Thursday, March 19, 2009

Giving Up Gracefully

by Anna Jones Buttimore

Writing a novel takes a very long time, a lot of effort, frustration and determination. This I know because I have written about eight of them. Three have actually been published. The rest will never see the light of day. I have given up on ever seeing them in print, and am viewing them as practice pieces on which I honed my skills and learned my art. All the same, it is dififcult to see manuscripts I put so much effort into languising in my "Archive" folder.

One of them, tentatively titled Kept in Trust, was, until yesterday, being reworked into my next submission. It's the story of a newly widowed young New York cop who decides to escape his grief by accepting an exchange placement, and finds himself culture-shocked in rural North Wales where he meets a very independent, prickly and determined single mother with an unpleasant past.
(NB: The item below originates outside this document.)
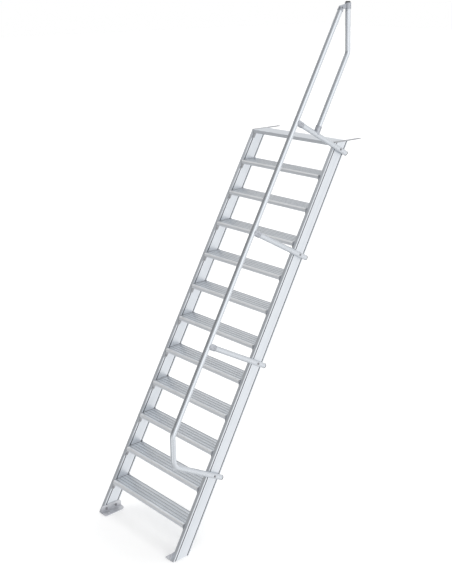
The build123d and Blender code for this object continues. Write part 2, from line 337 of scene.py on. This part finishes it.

Naturally he falls in love with her while at the same time trying to protect her from some nefarious drug-dealer types who are trying to kill her because she shopped her drug-trafficking brother to the police, and because she has information which might implicate them. And needless to say, she has no idea what this information is.

I know; so far it sounds OK, and in the hands of someone else (Kerry Blair) it might be, but having spent the last four months trying to rework it into something viable, I have come to the conclusion that it is dull and predictable, and beyond redemption. If our novels are indeed our precious children then I have just committed the cardinal sin of abandoning this one on the steps of the orphanage because, quite frankly, I don't feel I can help it reach its potential and give it the love, time and dedication it deserves. I don't like it, and I'm the author, so I can hardly expect the readers to open their hearts to it. I have spent years on this manuscript - but I could do better, and I want to do better. Part of being a good writer, I think, is knowing what isn't good and being prepared to let it go, however much you have sweated over it.

Of course, sometimes you are certain something is good, only to find that others disagree. I feel that my first two books are rather saccharine and overly emotional, and that Easterfield is the best thing I have ever written, but Easterfield was rejected by several publishers, and I have had far more fan mail for Haven and A World Away. I think it's fair to say that you never know how the buying public will react to a book.

Anyway, I have started the long, laborious process of writing a book from scratch. I am 2,000 words in Finders Keepers (only 98,000 to go) and filled with enthusiasm and hope that this baby will grow into an exciting, funny, stimulating novel which I will be proud to submit for publication, and even prouder to see on a bookshelf somewhere. But there is always a risk that after - let's think - about 1,000 hours of work, it might only end up in my Archive folder, another practice piece which isn't good enough to share shelf space with the likes of Kerry Blair, Jennie Hansen and Stephanie Black.


Valerie said...

Anna, I had to respond immediately that whatever your novels' shortcomings may be, you have a lovely and unique way of expressing yourself and I have tender feelings about your Gwen novels (including the third which I don't think made it to publication, darn it). I don't know that you want to hear things like this but one very talented writer I worked with has about 15 books tucked away in dresser drawers, but has about 20 published. The 15 are still near and dear to her heart but she, too, is resigned--at least for now--that these are rehearsal novels. Still, I know of a few authors who after obtaining some publishing success brought out some earlier novels--not always a good thing but then again, just as enjoyable to the readers who read the earlier novels. At any rate, I'm glad to hear you're off on a new adventure and feeling some of the excitement and hope of the journey.

Jennie said...

Anna, I too am a fan. I love your books. I would also like to suggest that you not give up on those books in your Archive folder. The first book I ever submitted for publication was rejected. A few years later I did a little revision on it and submitted it again to a different publisher. It was rejected. Eventually I rewrote it and submitted it as part of another book to the second publisher. This time my submission was accepted but the part that was the earlier book was cut from the manuscript. It went back in my Archive File. Years later I had a brilliant flash of inspiration and knew what was wrong with it. I did an extensive rewrite, and submitted it again to Covenant. This time it was accepted, was published, and sold very well. Don't consider your archive folder a dead end file. Do consider it a works-in-waiting file.

Cheri J. Crane said...

Anna, I just picked up a copy of your book, Easterfield, this afternoon and I can hardly wait to read it. =)Keep writing.

Nancy Campbell Allen said...

Anna, I agree with Jennie. Sometimes the proper distance from a project will elicit that flash of inspiration we need and then, BAM. It works. I think your idea sounds fantastic, and I hope that someday you'll go back to the orphanage and reclaim the little one. :-)

Jeri Gilchrist said...

Anna, I have to tell you the whole idea of your book sounded great to me. I'd be interested in reading it for sure! Like Nancy said, I do hope you'll one day go back to that orphanage. Maybe a little space and time will give you new hope and vision. I loved Easterfield. I love your writing, Keep on keepin' on! :)

Michele Ashman Bell said...

You're writing is beautiful and you have such a tremendous gift. Now that we know about "Finders Keepers" you can bet we won't let you tuck it away in an archive folder.